The mastery of nature

Still prompted by the beauty of the hawk I saw hovering in the sky just one week ago,  on a beautiful evening similar to this one, and as we start tomorrow the celebration of  the Easter festival,  I am reminded of this poem by Jesuit poet Gerald Manley Hopkins.  He stands in awe of the mastery of the bird in the sky. Again, what looking at Nature shows us is an ability to abide  in the moment – to sweep on the air – without resisting it or over-analysing  it to see how we are doing.

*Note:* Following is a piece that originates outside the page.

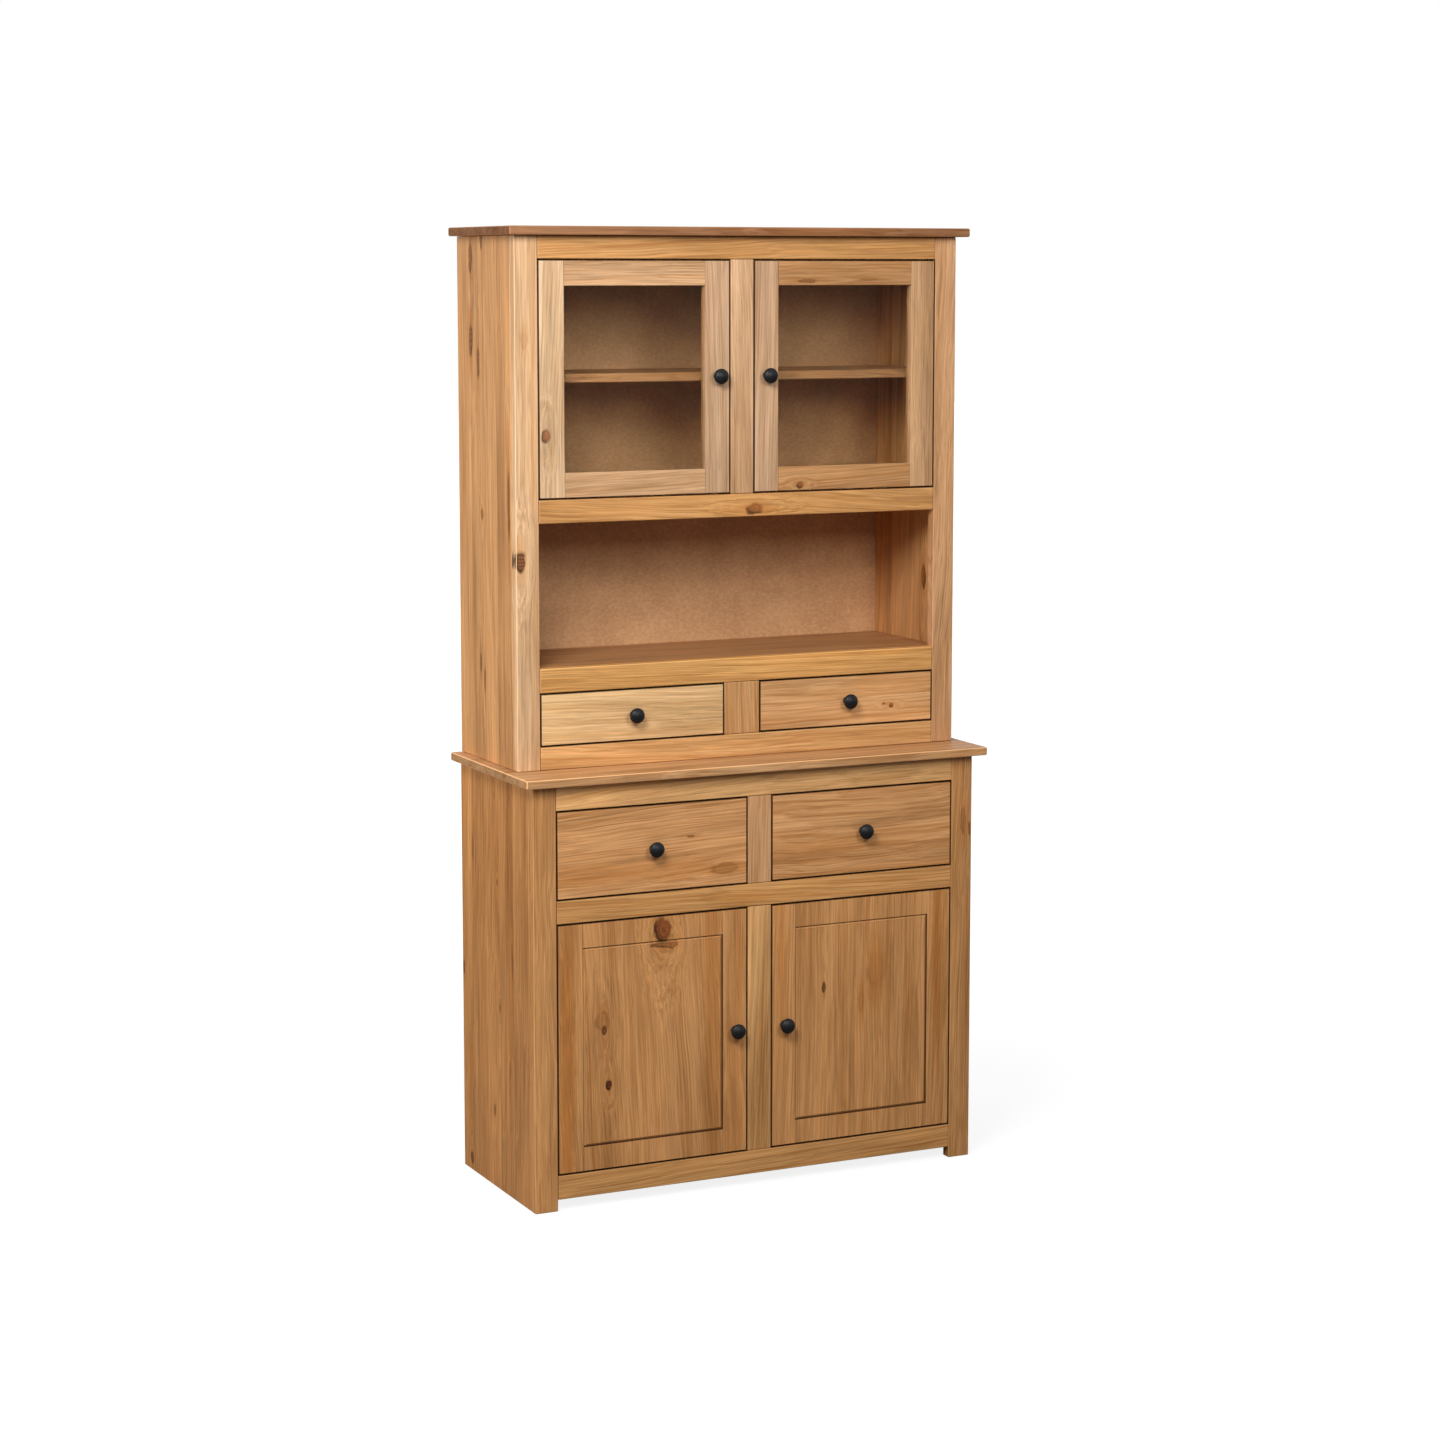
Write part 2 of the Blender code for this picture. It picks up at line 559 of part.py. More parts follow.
def make_panel_door(shop, prefix, place, outline):
    """A door frame with a fielded panel in its groove."""
    hinge = hinge_empty(shop, prefix, place)
    groove_low = place.y.low + PANEL_LIP
    groove_y = Span(groove_low, groove_low + PANEL_TONGUE + 2 * SEAT)
    make_door_frame(shop, prefix, place, hinge, groove_y)
    reach = SEAT - REBATE
    tongue_y = within(groove_y)
    panel = shop.board(f"{prefix}_panel", within(place.light_x, reach), tongue_y,
                       within(place.light_z, reach), PINE_DOOR, 0.0, hinge)
    field_y = Span(place.y.low + PANEL_FIELD_DROP, middle(tongue_y))
    shop.join(panel, "field", boxes=[(within(place.light_x, PANEL_MARGIN), field_y,
                                      within(place.light_z, PANEL_MARGIN))])
    make_knob(shop, f"{prefix}_knob", outline, place.knob, hinge)
    make_strike(shop, prefix, place, hinge)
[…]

In this creatures such as the hawk are masters of their own nature and possess it in a way that we can only dream of:

I caught this morning morning’s minion, king-
    dom of daylight’s dauphin, dapple-dawn-drawn Falcon, in his riding
    Of the rolling level underneath him steady air, and striding
High there, how he rung upon the rein of a wimpling wing
In his ecstasy! then off, off forth on swing,
    As a skate’s heel sweeps smooth on a bow-bend: the hurl and gliding
    Rebuffed the big wind. My heart in hiding
Stirred for a bird, – the achieve of, the mastery of the thing!

Brute beauty and valour and act, oh, air, pride, plume, here
    Buckle! AND the fire that breaks from thee then, a billion
Times told lovelier, more dangerous, O my chevalier!

No wonder of it: sheer plod makes plough down sillion
Shine, and blue-bleak embers, ah my dear,
    Fall, gall themselves, and gash gold-vermilion.